A note on the egg-to-liquid ratio: I used a ratio I found in a number of places, attributed to Julia Child, which has you put the eggs in a liquid measuring cup and then add however much liquid (cream, half-and-half, or milk) to bring the ratio to 1/2 cup of egg-liquid mixture per egg. So, for 3 eggs, you would put the eggs in a measuring cup and then add enough liquid to bring the mixture to 1 1/2 cups. Technically, that means 3 eggs should use a little less than 1 cup, but I used these measurements for simplicity’s sake — especially because another Julia Child recipe I’ve seen in a number of places calls for 3 eggs and far more cream, about 1 1/2 cups. You can up the liquid to that amount if you like, for a softer quiche.

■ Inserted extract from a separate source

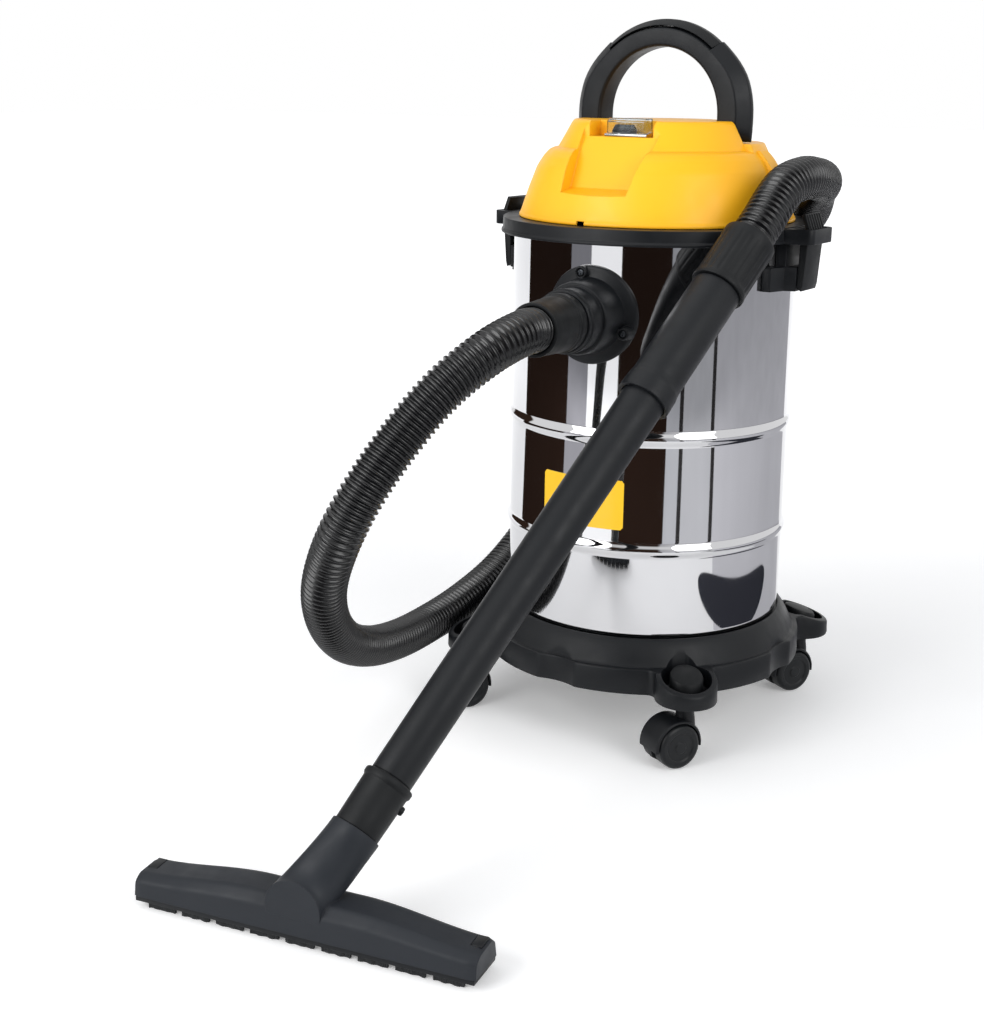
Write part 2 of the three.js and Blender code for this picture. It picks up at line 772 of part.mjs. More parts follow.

That said, quiche is endlessly customizable once you have a trusty egg-to-liquid ratio. Another favorite of mine is leek, bacon, and Gruyere — just crisp up about 2-3 ounces of bacon (4-6 rashers) in the oven or on the stove, saute about 1 cup of sliced leeks in a few tablespoons of butter (or reserved bacon fat!) until tender and caramelized (about 15 minutes), and use these in place of the asparagus and green peas, above. Omit the goat cheese.